The Real World Laboratory ZEKIWA Zeitz (Reallabor ZEKIWA Zeitz, short: RZZ) is being established on the historic site of the former ZEKIWA pram factory in Zeitz, a location that shaped the city’s industrial history for over a century and today stands as a symbol of the challenges of structural transformation. The site is located in Zeitz’s Badstubenvorstadt, an inner-city quarter extending from the ZEKIWA premises through adjacent areas to the Elster floodplain. This neighbourhood forms a central transitional space between the city center and the former industrial site. The two historic ZEKIWA buildings constitute the central spatial and visual landmarks for the surrounding neighbourhood.

Zeitz is situated in the Weißenfels brown coal mining region. For nearly 150 years, the region was dominated by brown coal mining, leading to a radical transformation of the formerly rural environment and shaping both the working and social life of local communities. The industrial structural break of the 1990s and the imminent coal phase-out present the city – like many mining and energy regions in Europe – with profound ecological, social, and cultural challenges. The RZZ addresses this context within an area that still partially hosts active open-pit mining and explores how innovation, participation, and education can support structural transformation in line with the European Green Deal. Against this backdrop, the Real World Laboratory uses the ZEKIWA neighbourhood to experiment with new approaches to sustainable construction, cultural transformation, community living, and forward-looking urban development.

At the RZZ, science, design, municipal administration, civil society, and local initiatives work closely together. This transdisciplinary collaboration creates an experimental field in which ideas are not only developed but also tested on-site with the people of Zeitz. The Real World Laboratory understands building as a social process: It links the architectural revitalization and energy renovation of the industrial monuments with processes that strengthen community, design, and cultural learning. Material, social, cultural, and digital aspects interact. Spaces are restored, use cases are tested, and new forms of collaboration, knowledge exchange, and cultural participation are established.
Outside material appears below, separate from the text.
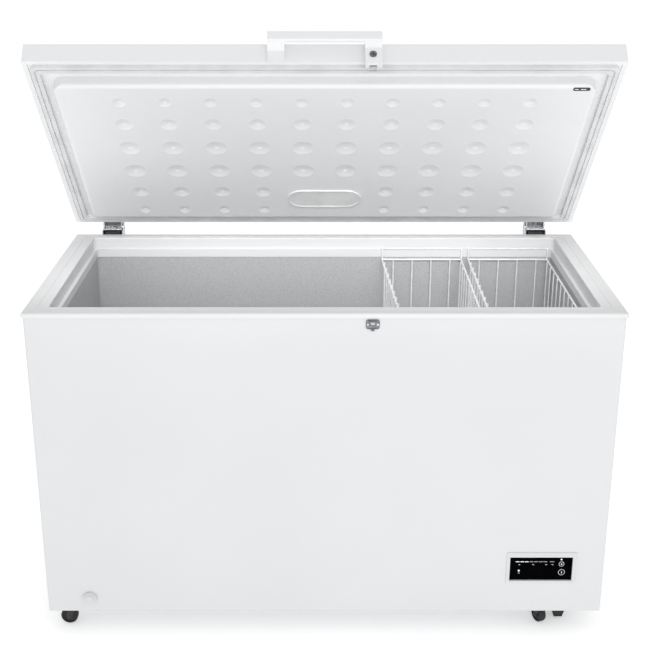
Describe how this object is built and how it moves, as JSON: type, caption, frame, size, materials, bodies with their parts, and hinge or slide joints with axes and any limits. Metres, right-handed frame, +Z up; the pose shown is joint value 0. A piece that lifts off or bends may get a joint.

The Real World Laboratory ZEKIWA Zeitz is led by a multidisciplinary consortium consisting of Anhalt University of Applied Sciences, the Bauhaus Dessau Foundation, Burg Giebichenstein University of Art and Design Halle, Martin Luther University Halle-Wittenberg, Forum Rathenau e. V., and the City of Zeitz. The diversity of participating institutions forms the basis for an open, inclusive, and experimental process. The project is funded by the European Union and the State of Saxony-Anhalt through the Just Transition Fund (JTF) and is guided by the principles of the New European Bauhaus: beautiful, sustainable, together.

Project Goals

The RZZ aims to develop the historic factory site of the former pram production into an open model space where spatial, social, cultural, and ecological future issues can be explored and further developed together with the urban community. The RZZ understands building as an interplay of spatial, social, cultural, and ecological processes. The project’s work is structured around six interrelated thematic priorities:

Building reactivation and spatial transformation
The historic ZEKIWA site is being gradually revitalized and made future-proof. The listed industrial buildings and the former main building are being structurally secured, spatial potentials examined, and technically and financially feasible conversion and expansion scenarios developed. Flexible use concepts, minimally invasive interventions, and sustainable renovation strategies form the basis for creating resilient spaces for mixed-use and evolving traditional models toward open, community-oriented approaches. In parallel, temporary use scenarios for the “Room of Possibilities” (Raum der Möglichkeiten) on the ground floor of the ZEKIWA main building are tested as part of the Real World Laboratory. The open-use “Room of Possibilities” is being gradually developed and accompanied by designs for interior fittings, furniture, and prototypical elements. Its development represents a key component toward a sustainable operational concept for the entire site.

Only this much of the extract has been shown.